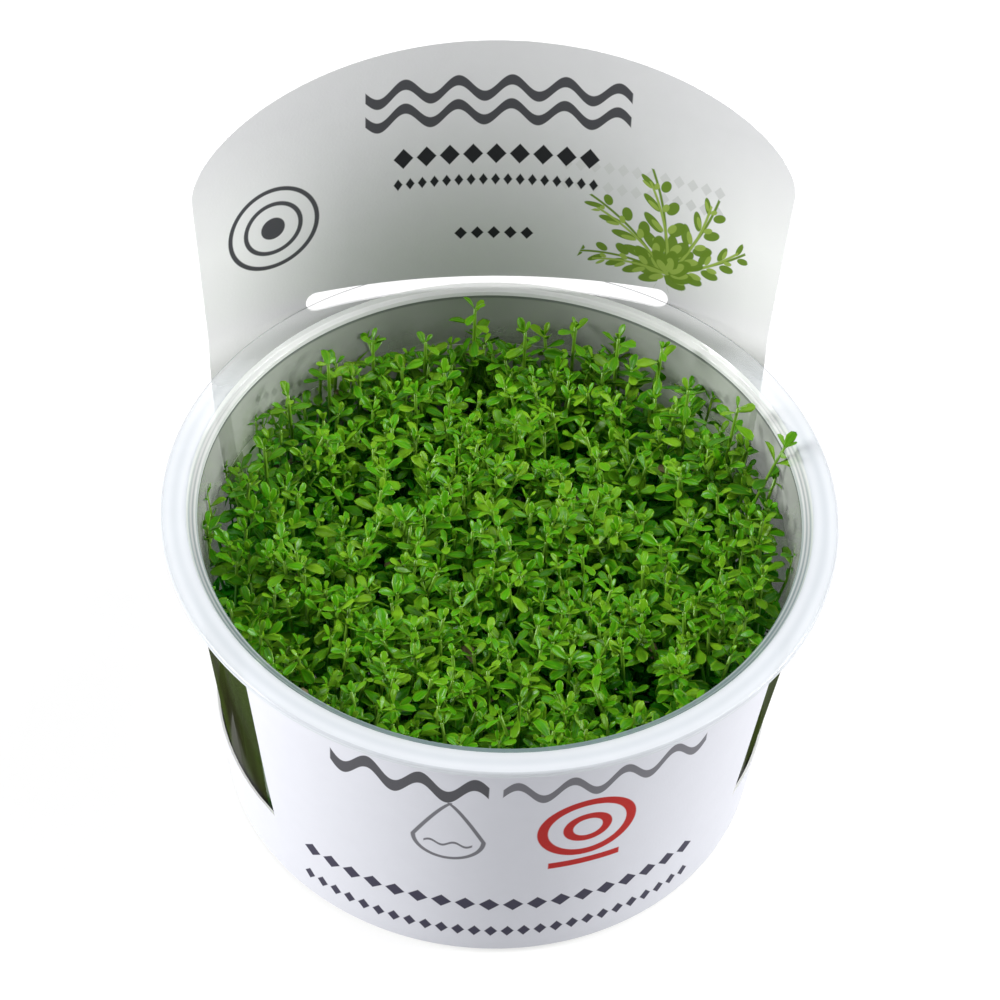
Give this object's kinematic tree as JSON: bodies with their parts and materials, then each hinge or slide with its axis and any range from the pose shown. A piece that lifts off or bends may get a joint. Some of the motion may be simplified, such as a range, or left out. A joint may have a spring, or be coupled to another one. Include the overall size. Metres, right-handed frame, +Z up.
{
  "type": "dwarf baby tears in a tissue-culture cup",
  "caption": "Mat of dwarf baby tears, an aquarium plant, grown on gel in a clear flanged cup held in a card sleeve with a tall header.",
  "frame": {"origin": "centre of the underside of the cup's foot", "axes": "+Z up along the cup's axis, +Y towards the tall header, -Y towards the front panel"},
  "size_m": [0.101, 0.1025, 0.1022],
  "materials": {
    "clear_plastic": "clear, glossy",
    "printed_card": "satin coated card",
    "gel": "clear wet gel",
    "leaves": "wet leaf",
    "shoot_leaves": "wet leaf"
  },
  "bodies": {
    "root": {"cup": "clear_plastic", "sleeve": "printed_card", "medium": "gel", "carpet": "leaves", "shoot_01": "shoot_leaves", "shoot_02": "shoot_leaves", "shoot_03": "shoot_leaves", "shoot_04": "shoot_leaves", "shoot_05": "shoot_leaves", "shoot_06": "shoot_leaves", "shoot_07": "shoot_leaves", "shoot_08": "shoot_leaves", "shoot_09": "shoot_leaves", "shoot_10": "shoot_leaves", "shoot_11": "shoot_leaves", "shoot_12": "shoot_leaves", "shoot_13": "shoot_leaves", "shoot_14": "shoot_leaves", "shoot_15": "shoot_leaves", "shoot_16": "shoot_leaves", "shoot_17": "shoot_leaves", "shoot_18": "shoot_leaves", "shoot_19": "shoot_leaves", "shoot_20": "shoot_leaves"}
  },
  "joints": []
}
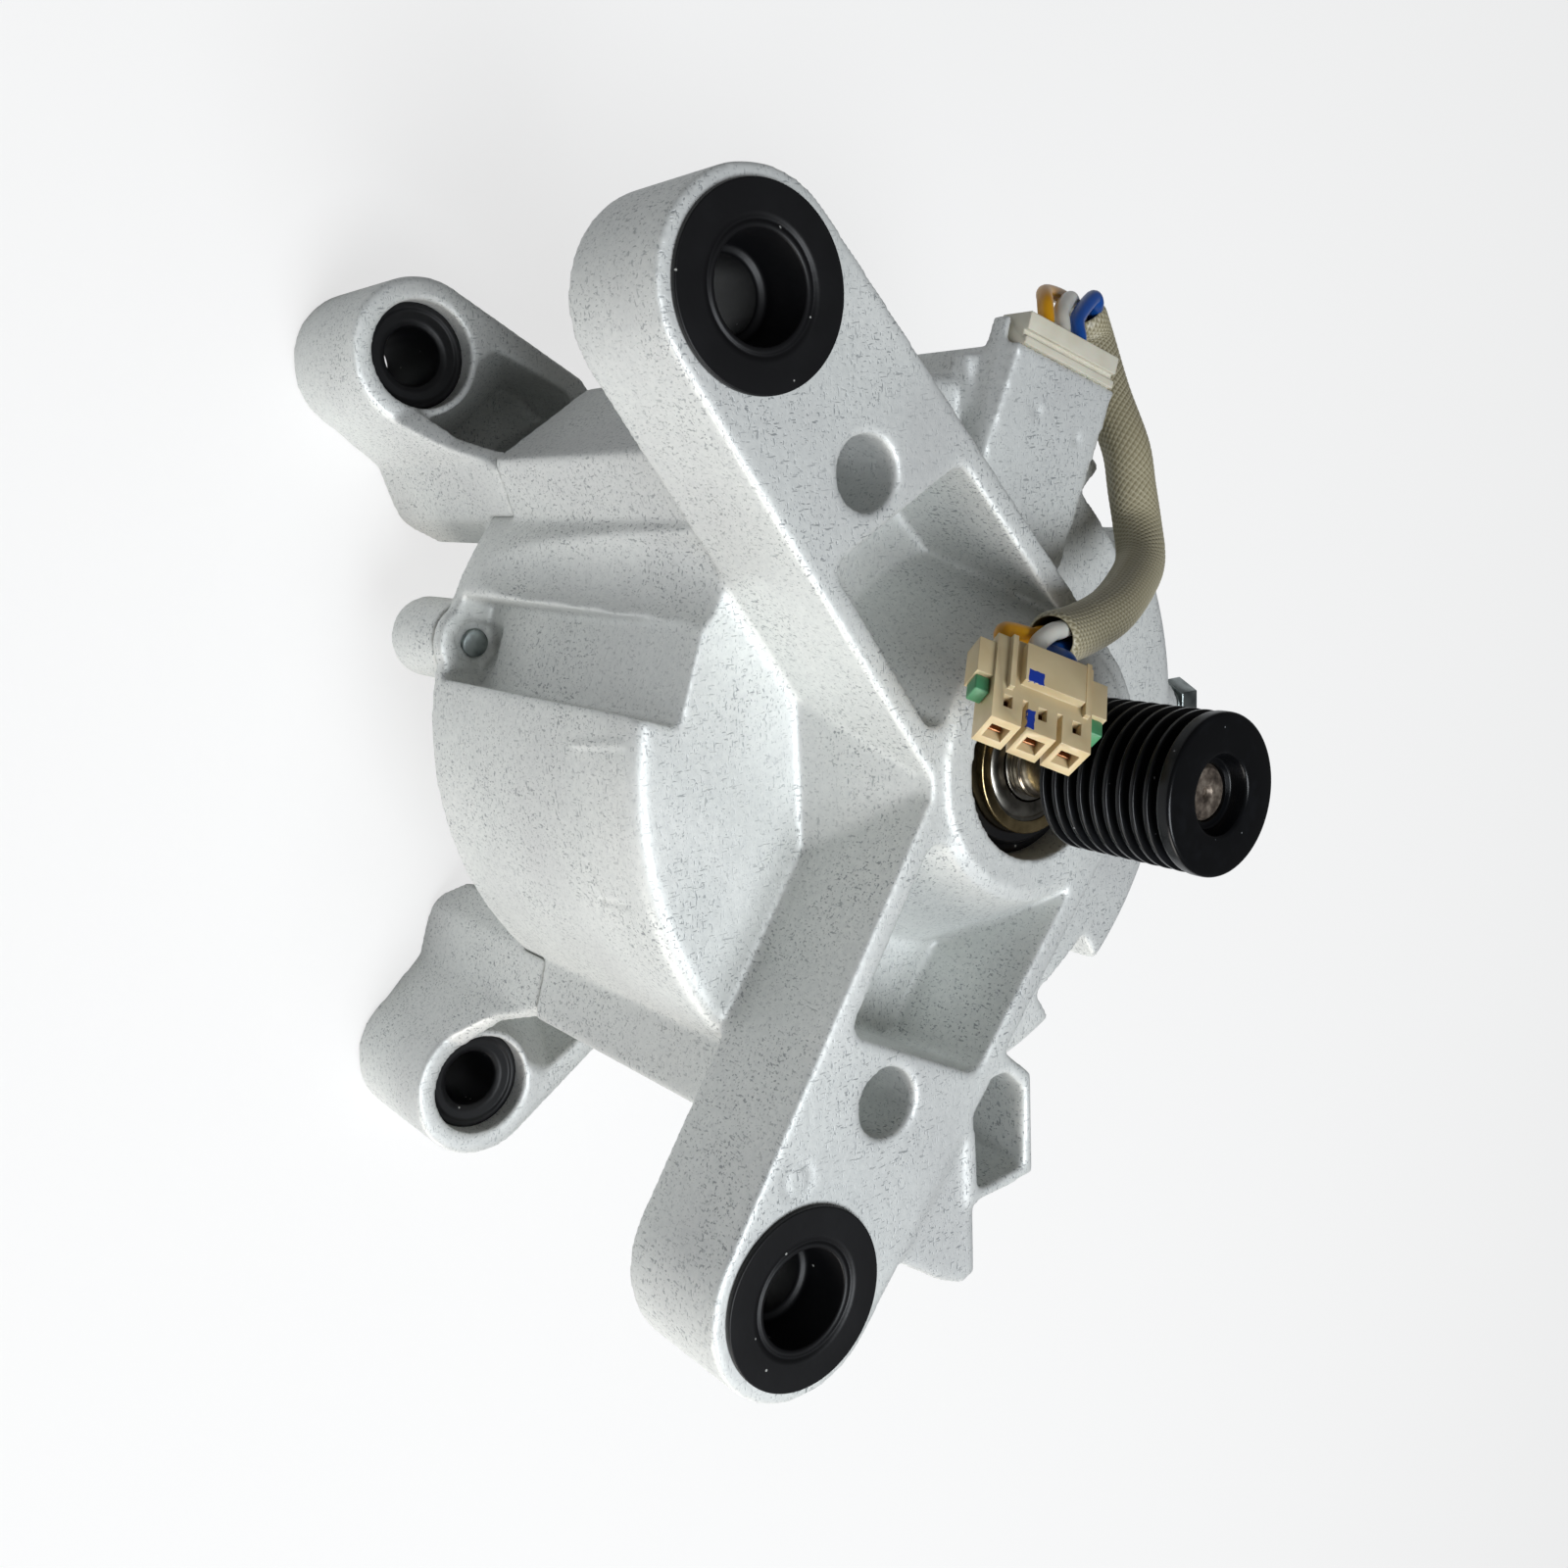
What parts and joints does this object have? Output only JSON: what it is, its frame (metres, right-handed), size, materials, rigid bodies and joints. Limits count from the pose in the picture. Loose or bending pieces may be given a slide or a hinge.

Description of the task:
Report each line in the preceding entries that holds the string "parts".

Solution below:
Give this object's kinematic tree as JSON: bodies with their parts and materials, then each hinge or slide with its axis and any range from the pose shown. A piece that lifts off or bends may get a joint. Some of the motion may be simplified, such as a range, or left out. A joint may have a spring, or be coupled to another one. Include the overall size. Metres, right-handed frame, +Z up.
What parts and joints does this object have? Output only JSON: what it is, its frame (metres, right-handed), size, materials, rigid bodies and joints. Limits count from the pose in the picture. Loose or bending pieces may be given a slide or a hinge.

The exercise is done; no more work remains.